↓

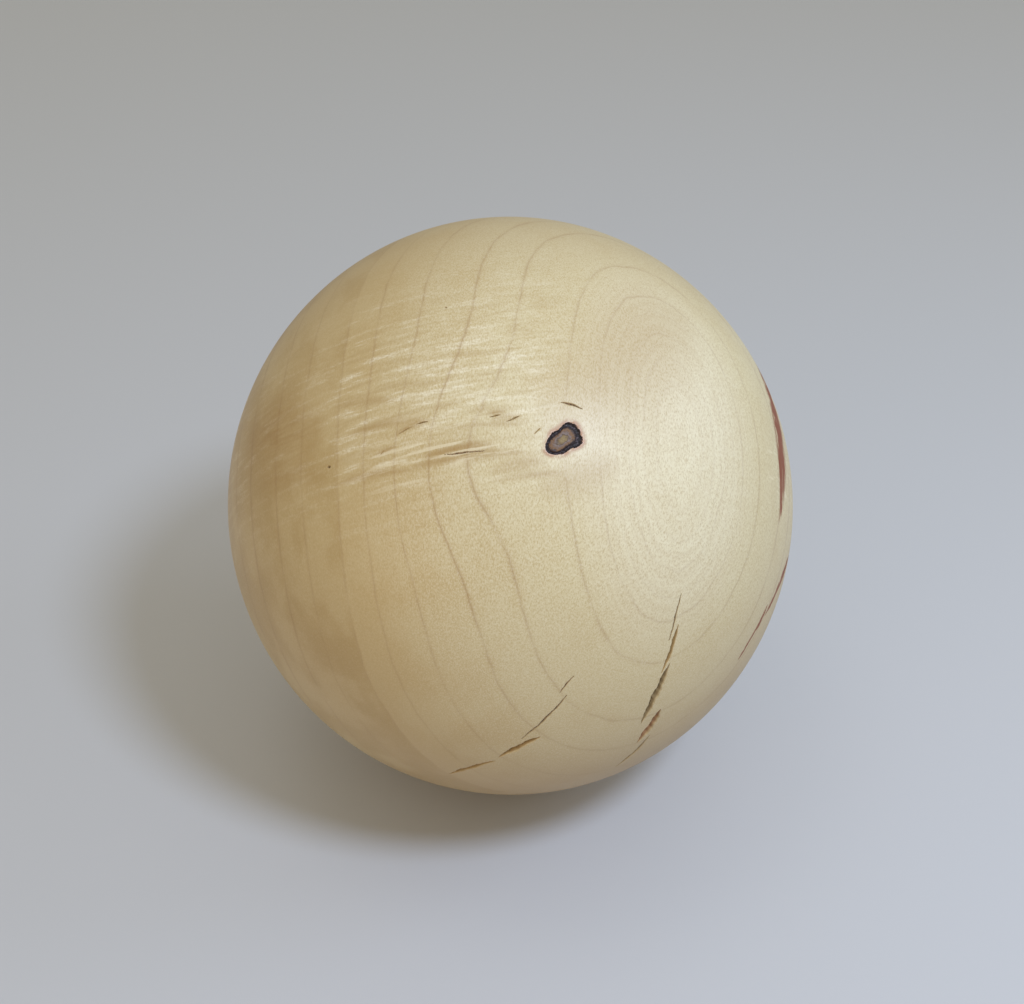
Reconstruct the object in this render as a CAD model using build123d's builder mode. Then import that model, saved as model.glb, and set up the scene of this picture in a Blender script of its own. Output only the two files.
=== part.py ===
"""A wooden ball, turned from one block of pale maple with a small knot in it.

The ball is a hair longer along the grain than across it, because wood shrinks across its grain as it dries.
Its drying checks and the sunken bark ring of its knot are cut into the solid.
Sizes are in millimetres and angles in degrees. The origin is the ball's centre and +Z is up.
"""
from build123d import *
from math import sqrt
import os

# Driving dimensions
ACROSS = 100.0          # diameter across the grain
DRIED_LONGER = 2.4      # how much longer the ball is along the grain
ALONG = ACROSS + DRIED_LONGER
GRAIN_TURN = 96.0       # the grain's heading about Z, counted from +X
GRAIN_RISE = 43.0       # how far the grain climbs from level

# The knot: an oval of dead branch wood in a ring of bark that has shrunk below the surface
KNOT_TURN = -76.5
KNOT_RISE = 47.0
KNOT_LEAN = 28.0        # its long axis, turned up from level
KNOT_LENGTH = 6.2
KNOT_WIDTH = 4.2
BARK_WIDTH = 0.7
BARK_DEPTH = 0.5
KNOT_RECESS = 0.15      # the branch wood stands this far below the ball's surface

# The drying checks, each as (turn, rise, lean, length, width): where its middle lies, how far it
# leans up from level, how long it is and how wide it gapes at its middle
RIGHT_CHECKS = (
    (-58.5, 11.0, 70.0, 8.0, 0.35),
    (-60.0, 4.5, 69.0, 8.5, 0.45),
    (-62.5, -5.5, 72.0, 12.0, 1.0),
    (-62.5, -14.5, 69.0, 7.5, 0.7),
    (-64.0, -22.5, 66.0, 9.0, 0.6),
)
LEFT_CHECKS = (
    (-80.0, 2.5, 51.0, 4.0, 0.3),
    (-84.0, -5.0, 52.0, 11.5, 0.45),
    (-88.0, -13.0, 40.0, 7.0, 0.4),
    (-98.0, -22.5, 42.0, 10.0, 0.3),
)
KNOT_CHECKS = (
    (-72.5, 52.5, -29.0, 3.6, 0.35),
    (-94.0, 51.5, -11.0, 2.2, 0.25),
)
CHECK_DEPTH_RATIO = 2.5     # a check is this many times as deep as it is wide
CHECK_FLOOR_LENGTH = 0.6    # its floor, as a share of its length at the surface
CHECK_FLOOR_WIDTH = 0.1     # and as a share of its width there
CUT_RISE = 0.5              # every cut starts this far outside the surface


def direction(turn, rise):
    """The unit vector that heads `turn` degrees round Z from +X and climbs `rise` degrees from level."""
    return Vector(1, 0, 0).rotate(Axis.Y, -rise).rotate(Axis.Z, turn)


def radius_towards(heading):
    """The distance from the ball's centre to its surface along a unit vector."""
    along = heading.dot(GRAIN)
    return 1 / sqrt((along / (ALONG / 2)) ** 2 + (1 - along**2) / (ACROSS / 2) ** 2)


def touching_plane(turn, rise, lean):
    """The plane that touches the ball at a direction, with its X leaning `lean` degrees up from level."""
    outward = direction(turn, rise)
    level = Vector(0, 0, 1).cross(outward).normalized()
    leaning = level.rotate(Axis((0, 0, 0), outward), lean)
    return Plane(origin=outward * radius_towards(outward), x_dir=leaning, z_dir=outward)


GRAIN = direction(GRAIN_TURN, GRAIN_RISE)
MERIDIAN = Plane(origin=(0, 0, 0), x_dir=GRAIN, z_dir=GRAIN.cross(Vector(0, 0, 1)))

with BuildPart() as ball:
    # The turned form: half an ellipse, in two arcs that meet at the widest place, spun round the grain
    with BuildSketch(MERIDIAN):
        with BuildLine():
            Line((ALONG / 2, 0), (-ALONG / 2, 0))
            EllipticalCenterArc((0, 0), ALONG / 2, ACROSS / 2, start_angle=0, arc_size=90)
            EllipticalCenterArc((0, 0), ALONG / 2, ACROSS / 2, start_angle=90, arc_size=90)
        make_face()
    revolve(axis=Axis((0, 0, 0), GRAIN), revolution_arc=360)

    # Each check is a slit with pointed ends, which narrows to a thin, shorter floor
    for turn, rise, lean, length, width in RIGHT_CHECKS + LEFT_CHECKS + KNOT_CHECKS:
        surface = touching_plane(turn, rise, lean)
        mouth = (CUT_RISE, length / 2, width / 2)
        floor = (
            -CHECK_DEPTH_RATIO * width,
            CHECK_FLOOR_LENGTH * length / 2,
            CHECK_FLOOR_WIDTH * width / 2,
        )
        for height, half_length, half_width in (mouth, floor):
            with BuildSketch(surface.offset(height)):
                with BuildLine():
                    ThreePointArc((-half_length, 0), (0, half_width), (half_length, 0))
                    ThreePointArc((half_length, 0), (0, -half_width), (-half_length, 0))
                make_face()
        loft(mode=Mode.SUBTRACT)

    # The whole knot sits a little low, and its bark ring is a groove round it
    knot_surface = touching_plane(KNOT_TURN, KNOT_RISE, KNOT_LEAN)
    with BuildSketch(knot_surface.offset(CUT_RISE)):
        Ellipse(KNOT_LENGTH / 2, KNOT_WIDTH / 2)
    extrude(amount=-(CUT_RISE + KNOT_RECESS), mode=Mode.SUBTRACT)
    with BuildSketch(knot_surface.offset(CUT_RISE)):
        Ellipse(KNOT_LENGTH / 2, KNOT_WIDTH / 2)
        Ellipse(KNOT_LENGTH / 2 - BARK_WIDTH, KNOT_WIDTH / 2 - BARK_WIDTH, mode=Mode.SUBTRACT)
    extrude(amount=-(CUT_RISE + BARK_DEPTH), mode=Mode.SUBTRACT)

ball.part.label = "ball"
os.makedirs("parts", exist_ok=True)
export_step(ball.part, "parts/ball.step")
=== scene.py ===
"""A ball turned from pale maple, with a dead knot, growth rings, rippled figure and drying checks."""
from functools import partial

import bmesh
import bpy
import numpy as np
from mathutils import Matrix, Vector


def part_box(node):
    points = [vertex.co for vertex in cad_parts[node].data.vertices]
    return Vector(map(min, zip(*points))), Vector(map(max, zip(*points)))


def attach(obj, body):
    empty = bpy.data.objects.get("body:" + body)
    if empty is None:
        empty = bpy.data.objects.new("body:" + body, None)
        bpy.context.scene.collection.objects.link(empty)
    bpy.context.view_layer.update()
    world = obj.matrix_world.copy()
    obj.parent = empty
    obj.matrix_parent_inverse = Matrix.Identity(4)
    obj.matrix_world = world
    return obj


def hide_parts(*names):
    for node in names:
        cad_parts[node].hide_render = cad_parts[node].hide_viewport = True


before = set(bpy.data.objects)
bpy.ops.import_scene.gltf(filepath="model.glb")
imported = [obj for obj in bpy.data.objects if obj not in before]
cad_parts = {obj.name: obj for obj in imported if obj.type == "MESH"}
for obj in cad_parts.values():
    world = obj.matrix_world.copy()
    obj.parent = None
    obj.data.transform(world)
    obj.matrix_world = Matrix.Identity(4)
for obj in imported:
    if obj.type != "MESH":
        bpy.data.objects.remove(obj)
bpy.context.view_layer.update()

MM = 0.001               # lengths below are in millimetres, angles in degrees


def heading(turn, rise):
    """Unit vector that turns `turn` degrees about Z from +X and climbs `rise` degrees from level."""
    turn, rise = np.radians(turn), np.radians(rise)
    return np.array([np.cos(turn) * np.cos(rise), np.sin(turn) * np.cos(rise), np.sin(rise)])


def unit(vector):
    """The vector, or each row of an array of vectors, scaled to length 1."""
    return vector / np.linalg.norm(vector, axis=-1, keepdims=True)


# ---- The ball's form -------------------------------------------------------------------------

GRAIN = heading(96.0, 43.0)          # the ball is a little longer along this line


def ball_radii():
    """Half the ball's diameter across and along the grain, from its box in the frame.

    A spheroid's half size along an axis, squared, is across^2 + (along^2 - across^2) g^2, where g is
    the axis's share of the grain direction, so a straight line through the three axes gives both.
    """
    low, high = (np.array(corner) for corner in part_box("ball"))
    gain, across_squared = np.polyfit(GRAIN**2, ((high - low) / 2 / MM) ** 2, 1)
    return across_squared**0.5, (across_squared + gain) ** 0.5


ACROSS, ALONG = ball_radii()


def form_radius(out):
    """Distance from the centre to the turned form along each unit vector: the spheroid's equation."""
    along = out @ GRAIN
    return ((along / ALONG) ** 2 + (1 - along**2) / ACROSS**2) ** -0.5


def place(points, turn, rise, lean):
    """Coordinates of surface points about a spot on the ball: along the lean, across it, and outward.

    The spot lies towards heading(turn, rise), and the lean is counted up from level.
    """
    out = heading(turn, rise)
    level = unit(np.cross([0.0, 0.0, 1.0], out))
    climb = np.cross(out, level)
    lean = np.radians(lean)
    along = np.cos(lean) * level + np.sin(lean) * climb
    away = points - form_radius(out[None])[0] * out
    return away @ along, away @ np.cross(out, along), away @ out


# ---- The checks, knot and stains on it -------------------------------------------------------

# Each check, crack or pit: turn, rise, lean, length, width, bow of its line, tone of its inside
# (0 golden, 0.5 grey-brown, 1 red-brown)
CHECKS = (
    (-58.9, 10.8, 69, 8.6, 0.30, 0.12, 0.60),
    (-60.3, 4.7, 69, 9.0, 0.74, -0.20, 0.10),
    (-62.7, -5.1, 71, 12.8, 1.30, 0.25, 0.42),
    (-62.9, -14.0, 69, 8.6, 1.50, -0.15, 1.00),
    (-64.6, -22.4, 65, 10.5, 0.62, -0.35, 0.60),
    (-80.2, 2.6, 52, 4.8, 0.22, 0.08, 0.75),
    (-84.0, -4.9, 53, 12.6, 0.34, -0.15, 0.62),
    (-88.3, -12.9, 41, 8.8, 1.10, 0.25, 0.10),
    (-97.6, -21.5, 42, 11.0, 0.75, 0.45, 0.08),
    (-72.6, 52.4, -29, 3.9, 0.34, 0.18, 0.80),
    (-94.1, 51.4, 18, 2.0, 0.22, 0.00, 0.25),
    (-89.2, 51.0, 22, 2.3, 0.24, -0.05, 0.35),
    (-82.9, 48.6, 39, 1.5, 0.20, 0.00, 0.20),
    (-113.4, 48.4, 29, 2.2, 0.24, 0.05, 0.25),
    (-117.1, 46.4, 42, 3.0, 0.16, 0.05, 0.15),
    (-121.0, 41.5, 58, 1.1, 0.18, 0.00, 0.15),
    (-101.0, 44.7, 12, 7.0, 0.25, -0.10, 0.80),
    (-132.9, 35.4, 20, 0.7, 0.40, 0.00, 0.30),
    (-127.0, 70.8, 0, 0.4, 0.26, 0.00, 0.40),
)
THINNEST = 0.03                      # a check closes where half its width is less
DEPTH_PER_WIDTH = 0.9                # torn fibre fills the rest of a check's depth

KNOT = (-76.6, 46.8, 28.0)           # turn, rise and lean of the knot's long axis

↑

| Exercise task |
Extract exactly and only the lines above from the line containing "# The whole" through the line containing "bpy.context.scene.collection.objects.link(empty)", both end lines included.

| Answer |
    # The whole knot sits a little low, and its bark ring is a groove round it
    knot_surface = touching_plane(KNOT_TURN, KNOT_RISE, KNOT_LEAN)
    with BuildSketch(knot_surface.offset(CUT_RISE)):
        Ellipse(KNOT_LENGTH / 2, KNOT_WIDTH / 2)
    extrude(amount=-(CUT_RISE + KNOT_RECESS), mode=Mode.SUBTRACT)
    with BuildSketch(knot_surface.offset(CUT_RISE)):
        Ellipse(KNOT_LENGTH / 2, KNOT_WIDTH / 2)
        Ellipse(KNOT_LENGTH / 2 - BARK_WIDTH, KNOT_WIDTH / 2 - BARK_WIDTH, mode=Mode.SUBTRACT)
    extrude(amount=-(CUT_RISE + BARK_DEPTH), mode=Mode.SUBTRACT)

ball.part.label = "ball"
os.makedirs("parts", exist_ok=True)
export_step(ball.part, "parts/ball.step")
=== scene.py ===
"""A ball turned from pale maple, with a dead knot, growth rings, rippled figure and drying checks."""
from functools import partial

import bmesh
import bpy
import numpy as np
from mathutils import Matrix, Vector


def part_box(node):
    points = [vertex.co for vertex in cad_parts[node].data.vertices]
    return Vector(map(min, zip(*points))), Vector(map(max, zip(*points)))


def attach(obj, body):
    empty = bpy.data.objects.get("body:" + body)
    if empty is None:
        empty = bpy.data.objects.new("body:" + body, None)
        bpy.context.scene.collection.objects.link(empty)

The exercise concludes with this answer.